Directions for this task: Using the material below, copy every line where "script" appears.

Record set:
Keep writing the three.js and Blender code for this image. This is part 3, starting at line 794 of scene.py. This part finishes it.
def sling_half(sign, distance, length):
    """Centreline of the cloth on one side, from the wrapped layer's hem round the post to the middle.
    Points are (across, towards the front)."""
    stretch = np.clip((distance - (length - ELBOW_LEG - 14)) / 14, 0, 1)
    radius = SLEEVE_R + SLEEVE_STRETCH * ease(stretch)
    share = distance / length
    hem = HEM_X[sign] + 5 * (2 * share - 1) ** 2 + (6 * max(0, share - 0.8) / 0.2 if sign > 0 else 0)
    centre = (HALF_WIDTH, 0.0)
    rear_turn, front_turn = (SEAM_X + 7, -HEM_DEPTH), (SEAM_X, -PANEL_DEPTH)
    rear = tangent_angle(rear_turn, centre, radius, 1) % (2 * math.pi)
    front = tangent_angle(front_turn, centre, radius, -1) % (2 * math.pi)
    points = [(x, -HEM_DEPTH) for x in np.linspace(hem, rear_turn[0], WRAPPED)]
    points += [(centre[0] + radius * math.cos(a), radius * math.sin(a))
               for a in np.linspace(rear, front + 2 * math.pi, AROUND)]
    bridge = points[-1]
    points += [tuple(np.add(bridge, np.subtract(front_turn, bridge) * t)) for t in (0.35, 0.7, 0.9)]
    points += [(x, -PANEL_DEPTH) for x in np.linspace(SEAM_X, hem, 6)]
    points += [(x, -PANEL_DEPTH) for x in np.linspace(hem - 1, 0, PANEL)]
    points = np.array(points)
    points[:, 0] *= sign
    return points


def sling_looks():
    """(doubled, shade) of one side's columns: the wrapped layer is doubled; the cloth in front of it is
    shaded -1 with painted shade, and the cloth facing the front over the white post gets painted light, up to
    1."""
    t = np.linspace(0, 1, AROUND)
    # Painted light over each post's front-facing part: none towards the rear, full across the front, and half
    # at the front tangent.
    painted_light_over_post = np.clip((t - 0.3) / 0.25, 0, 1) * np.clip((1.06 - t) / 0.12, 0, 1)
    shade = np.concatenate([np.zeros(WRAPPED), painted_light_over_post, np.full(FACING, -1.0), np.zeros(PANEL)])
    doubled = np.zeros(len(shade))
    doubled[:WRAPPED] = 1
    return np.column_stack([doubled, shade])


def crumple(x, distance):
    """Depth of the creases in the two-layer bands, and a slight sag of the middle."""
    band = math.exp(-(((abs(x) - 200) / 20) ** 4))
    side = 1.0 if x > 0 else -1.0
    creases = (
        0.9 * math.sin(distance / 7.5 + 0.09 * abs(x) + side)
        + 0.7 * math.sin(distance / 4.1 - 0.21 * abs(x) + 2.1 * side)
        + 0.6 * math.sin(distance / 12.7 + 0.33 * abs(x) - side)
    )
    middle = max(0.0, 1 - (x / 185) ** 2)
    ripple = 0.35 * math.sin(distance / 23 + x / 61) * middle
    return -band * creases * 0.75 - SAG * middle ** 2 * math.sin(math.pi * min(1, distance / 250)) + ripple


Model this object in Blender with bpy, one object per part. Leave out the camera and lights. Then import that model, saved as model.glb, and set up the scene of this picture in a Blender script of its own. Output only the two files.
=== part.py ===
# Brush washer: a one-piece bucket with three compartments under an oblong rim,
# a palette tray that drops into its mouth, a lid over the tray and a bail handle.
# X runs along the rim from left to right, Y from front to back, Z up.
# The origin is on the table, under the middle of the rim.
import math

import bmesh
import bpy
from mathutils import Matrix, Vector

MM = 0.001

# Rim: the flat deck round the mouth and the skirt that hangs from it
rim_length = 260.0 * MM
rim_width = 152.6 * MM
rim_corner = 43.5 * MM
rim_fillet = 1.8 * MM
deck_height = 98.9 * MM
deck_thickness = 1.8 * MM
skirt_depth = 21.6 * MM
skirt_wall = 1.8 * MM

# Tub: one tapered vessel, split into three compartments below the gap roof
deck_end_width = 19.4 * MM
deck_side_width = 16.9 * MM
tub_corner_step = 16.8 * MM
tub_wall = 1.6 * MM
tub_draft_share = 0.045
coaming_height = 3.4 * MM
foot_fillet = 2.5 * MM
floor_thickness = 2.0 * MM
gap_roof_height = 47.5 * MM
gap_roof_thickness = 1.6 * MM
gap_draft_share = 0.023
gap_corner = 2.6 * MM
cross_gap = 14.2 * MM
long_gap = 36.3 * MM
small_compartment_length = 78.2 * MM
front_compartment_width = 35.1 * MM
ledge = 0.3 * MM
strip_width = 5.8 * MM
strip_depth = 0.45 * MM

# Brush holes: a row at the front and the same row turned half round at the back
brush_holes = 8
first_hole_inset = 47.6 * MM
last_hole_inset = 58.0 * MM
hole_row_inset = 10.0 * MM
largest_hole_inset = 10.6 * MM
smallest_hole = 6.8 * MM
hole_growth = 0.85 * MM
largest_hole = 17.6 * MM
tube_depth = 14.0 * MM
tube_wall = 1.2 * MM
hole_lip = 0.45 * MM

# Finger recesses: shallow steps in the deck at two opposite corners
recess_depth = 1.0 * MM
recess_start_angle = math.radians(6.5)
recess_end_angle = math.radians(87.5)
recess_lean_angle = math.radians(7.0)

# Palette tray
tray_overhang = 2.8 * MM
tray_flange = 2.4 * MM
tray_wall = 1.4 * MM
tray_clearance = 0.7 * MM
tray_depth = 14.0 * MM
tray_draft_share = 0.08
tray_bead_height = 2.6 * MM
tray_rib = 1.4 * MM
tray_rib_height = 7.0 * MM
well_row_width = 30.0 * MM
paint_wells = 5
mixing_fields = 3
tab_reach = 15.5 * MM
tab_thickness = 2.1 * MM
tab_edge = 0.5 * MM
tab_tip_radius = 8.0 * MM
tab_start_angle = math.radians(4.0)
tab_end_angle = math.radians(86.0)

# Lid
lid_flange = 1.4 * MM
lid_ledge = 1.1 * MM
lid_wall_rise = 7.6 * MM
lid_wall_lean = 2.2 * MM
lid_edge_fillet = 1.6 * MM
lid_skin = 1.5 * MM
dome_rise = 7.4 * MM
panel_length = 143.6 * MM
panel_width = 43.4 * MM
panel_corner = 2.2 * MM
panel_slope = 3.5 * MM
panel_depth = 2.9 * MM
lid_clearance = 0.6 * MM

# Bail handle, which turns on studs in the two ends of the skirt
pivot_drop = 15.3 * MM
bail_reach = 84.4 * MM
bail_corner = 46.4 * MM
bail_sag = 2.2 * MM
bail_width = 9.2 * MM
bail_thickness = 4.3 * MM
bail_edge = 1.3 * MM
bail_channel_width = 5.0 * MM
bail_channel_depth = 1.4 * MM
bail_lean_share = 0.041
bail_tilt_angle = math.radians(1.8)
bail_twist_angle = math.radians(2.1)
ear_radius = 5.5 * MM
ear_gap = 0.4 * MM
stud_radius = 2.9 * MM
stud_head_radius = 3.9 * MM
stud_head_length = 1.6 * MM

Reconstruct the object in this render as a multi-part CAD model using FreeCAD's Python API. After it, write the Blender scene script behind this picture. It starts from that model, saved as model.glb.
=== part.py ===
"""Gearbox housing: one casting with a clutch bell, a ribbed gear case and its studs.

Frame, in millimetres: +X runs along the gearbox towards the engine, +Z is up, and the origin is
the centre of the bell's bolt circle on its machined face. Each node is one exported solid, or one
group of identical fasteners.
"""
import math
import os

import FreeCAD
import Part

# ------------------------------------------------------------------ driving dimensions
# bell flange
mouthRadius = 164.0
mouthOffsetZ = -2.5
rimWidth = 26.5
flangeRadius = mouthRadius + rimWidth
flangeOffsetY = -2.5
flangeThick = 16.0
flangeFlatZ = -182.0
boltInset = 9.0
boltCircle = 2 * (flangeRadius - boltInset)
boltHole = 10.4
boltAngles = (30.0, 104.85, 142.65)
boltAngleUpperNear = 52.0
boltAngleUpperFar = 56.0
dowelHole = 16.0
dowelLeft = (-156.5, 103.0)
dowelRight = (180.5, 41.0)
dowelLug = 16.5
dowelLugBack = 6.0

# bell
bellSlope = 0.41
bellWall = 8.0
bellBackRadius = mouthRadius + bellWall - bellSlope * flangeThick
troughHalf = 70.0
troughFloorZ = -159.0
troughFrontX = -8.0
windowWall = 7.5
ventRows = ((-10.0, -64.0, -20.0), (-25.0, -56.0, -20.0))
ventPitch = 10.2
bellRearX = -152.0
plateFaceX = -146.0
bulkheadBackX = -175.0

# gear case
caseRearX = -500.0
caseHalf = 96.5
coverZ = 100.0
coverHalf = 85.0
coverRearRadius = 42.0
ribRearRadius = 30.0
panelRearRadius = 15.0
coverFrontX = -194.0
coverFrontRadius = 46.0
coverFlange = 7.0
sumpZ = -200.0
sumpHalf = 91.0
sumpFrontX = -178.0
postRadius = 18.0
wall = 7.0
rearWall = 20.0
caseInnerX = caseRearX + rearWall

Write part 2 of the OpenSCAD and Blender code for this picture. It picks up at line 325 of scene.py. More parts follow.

Output:
Model this object in Blender with bpy, one object per part. Leave out the camera and lights. Then import that model, saved as model.glb, and set up the scene of this picture in a Blender script of its own. Output only the two files.
Reconstruct the object in this render as a multi-part CAD model using FreeCAD's Python API. After it, write the Blender scene script behind this picture. It starts from that model, saved as model.glb.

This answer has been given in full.